I love drawing. I love playing guitar. I love song-writing. I love piano. I love writing. These are the things I plan on trying my best, my everything to make time for because when I allow time for myself, I can pour more of myself (and Christ) into everyone else. Then, I won't be doing it out of obligation. I'll do it because of the joy in my heart. I truly do believe that thriving in your talents will bring you joy.

What do I enjoy? I love hanging out with friends, but when events in life don't allow for that to happen, there are other things I enjoy just as much. I love walks in the evening. Most people don't know that because I never take time for it. I love staring up at the stars. I discover things about myself when I'm outside. I feel closer to God.

God knows you. Even when you don't know who you are, He knows you. He knows what thrills you. He knows what upsets you. Trust Him. He gave you the talents and abilities for a specific purpose. What are you doing with what He's giving you? He made you unique. Are you attempting to discover what  those particular unique qualities are? Are you allowing your spirit within you to thrive? Or are you silently pushing it down because you're "too busy" or afraid of the unknown?
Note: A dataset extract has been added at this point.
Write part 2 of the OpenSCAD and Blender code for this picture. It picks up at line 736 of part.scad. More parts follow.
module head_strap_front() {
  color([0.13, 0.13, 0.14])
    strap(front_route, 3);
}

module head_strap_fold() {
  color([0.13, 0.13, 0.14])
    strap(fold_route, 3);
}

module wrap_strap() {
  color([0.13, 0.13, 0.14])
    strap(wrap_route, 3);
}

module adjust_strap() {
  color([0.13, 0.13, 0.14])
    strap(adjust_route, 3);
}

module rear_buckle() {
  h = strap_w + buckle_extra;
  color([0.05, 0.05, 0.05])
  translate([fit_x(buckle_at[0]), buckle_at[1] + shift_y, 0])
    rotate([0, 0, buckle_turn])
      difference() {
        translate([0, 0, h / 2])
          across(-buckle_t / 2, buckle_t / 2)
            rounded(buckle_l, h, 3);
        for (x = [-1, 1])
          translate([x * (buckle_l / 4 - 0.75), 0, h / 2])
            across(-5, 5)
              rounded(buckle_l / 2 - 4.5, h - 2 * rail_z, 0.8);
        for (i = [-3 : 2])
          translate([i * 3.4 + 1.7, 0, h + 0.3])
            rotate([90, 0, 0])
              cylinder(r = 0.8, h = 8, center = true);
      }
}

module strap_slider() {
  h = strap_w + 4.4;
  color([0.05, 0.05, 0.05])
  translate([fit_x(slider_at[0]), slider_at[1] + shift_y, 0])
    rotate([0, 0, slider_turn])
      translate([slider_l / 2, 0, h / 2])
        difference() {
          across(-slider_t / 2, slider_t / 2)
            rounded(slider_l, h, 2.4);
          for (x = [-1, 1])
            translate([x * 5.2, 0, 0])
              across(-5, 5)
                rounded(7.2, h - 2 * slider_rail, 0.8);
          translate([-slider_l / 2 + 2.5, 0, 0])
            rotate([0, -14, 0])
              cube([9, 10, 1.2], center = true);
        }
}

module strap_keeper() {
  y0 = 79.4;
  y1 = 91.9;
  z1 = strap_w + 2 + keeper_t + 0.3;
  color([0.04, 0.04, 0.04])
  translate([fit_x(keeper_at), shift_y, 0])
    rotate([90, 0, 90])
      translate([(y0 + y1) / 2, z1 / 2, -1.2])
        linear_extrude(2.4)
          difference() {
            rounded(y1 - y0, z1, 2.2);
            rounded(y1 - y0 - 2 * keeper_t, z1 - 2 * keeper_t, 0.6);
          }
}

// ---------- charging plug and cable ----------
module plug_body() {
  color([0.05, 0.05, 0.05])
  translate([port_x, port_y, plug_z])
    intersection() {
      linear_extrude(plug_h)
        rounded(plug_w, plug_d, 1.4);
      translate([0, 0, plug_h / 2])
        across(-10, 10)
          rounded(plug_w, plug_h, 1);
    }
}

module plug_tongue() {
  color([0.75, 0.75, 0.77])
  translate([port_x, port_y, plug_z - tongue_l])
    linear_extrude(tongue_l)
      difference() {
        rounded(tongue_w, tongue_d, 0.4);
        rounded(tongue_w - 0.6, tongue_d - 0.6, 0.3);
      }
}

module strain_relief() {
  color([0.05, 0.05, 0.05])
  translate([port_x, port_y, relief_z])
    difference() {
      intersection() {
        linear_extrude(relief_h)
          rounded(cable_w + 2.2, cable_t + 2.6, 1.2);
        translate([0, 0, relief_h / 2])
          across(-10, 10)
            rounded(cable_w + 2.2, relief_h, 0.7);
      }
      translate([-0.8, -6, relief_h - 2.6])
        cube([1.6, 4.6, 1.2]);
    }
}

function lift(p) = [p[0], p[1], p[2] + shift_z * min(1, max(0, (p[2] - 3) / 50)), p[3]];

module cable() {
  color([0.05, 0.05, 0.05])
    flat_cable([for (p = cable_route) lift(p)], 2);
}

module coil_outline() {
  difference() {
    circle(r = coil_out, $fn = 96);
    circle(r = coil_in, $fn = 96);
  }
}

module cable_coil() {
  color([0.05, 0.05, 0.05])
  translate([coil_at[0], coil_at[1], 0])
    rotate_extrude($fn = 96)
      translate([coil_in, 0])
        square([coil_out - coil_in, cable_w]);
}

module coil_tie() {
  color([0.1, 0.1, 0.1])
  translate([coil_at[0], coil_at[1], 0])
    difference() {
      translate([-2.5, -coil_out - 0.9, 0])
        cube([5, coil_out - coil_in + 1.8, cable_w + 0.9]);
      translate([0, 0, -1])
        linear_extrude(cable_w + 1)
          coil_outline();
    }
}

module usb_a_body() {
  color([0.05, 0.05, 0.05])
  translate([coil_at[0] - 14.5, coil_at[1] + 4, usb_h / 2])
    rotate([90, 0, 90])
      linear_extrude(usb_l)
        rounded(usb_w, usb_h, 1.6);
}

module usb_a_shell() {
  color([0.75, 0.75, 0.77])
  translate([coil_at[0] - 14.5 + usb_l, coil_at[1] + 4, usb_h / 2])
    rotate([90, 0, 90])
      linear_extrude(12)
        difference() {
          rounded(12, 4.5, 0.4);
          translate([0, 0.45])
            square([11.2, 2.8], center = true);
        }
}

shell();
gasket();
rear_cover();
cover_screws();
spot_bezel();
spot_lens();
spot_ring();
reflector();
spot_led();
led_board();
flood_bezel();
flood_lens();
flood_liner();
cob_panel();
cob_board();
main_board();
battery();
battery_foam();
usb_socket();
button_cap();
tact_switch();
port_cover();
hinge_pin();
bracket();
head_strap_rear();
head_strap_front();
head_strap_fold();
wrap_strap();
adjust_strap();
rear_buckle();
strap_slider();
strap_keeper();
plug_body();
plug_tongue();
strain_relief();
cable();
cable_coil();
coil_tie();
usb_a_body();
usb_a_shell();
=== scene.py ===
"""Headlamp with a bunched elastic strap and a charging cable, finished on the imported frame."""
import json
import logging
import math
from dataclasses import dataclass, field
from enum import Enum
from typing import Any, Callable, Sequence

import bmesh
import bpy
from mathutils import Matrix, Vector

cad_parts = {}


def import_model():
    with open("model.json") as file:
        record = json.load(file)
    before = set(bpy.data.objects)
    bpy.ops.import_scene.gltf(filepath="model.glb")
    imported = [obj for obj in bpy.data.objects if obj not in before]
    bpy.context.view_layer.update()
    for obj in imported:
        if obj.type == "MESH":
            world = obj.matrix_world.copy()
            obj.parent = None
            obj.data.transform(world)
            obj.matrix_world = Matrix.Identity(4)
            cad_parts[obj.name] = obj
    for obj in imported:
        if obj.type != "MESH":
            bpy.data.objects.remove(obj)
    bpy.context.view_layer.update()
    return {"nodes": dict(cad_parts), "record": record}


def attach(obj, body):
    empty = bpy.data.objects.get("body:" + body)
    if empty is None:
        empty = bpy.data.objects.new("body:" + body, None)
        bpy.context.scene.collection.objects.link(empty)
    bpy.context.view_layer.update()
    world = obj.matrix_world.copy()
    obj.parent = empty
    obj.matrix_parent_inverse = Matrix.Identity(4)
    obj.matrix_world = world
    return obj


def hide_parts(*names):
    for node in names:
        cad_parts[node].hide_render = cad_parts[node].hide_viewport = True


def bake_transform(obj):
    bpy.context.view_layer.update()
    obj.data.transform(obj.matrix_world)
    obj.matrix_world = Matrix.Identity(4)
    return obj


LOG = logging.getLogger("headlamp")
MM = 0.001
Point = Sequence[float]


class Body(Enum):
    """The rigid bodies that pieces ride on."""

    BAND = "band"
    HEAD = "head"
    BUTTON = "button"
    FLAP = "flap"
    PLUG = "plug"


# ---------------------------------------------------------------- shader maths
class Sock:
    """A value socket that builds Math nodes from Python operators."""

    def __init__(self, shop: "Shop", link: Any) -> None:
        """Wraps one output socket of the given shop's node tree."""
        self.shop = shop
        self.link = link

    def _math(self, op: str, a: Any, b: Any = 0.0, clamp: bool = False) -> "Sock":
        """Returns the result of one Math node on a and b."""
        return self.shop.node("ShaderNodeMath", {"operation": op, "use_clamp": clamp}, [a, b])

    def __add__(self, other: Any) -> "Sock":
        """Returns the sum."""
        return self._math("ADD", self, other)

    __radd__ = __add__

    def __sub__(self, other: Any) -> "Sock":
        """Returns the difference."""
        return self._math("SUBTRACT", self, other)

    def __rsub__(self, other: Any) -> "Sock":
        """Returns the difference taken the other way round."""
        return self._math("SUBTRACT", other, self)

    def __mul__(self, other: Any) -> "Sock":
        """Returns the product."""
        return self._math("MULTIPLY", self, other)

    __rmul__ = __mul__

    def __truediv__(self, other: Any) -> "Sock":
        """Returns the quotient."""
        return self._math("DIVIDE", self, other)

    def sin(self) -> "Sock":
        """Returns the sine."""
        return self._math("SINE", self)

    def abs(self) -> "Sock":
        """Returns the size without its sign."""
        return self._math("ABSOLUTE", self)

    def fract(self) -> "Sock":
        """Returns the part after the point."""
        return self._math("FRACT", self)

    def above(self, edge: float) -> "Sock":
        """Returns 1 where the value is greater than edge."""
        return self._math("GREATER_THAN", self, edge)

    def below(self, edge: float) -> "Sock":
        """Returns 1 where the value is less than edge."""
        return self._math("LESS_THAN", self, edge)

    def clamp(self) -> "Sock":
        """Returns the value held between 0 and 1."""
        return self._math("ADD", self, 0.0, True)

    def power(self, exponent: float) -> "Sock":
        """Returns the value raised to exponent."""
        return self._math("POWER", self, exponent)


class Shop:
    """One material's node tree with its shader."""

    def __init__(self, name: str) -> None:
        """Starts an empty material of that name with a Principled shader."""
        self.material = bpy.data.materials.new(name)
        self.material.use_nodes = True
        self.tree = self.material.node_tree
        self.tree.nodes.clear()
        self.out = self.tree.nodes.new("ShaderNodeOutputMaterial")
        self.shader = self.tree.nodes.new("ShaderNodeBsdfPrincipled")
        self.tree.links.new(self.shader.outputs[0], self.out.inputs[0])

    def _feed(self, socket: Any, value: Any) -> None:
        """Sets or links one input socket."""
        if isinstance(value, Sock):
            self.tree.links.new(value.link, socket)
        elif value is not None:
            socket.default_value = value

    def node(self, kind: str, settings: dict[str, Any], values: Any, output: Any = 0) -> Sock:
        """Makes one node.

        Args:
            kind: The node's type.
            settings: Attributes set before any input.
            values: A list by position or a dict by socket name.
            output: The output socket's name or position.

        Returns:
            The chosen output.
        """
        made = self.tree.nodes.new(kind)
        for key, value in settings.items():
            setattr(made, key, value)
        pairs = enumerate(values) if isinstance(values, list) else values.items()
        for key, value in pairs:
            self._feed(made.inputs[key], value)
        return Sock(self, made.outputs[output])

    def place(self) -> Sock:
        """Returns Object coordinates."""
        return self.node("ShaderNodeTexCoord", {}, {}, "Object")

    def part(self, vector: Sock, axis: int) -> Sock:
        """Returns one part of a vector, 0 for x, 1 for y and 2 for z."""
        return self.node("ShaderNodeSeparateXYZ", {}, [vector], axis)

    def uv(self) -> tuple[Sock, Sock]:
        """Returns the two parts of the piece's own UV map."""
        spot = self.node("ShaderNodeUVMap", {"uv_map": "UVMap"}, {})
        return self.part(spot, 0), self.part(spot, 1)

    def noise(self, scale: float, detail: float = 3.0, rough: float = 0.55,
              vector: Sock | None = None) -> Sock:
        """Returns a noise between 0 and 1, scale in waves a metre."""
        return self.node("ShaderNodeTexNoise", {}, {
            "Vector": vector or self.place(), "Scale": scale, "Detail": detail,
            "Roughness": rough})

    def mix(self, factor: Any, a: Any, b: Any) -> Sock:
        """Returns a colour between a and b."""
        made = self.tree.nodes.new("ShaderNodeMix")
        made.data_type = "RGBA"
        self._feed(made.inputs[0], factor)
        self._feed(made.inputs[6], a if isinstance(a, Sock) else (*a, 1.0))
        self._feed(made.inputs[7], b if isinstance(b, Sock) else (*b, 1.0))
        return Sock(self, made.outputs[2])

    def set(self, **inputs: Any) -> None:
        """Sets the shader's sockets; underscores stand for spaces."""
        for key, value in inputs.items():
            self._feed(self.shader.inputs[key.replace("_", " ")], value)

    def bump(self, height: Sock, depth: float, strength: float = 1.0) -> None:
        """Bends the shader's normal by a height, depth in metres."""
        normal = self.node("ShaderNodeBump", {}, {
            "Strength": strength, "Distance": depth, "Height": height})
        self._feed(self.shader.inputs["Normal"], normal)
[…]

Don't let amazing opportunities slip from your grasp because you aren't looking. You're only in the race if you're running. Where are you? Are you in the sidelines, or are you running this race? Are you afraid to attempt to run because you think you're not good enough? Where will that get you? What's the worst that can happen when you try? You're not a loser. You're a winner because of Christ. He's already won this race for you. The victory lives within you. Are you living out the victory? Are you living a fulfilled life?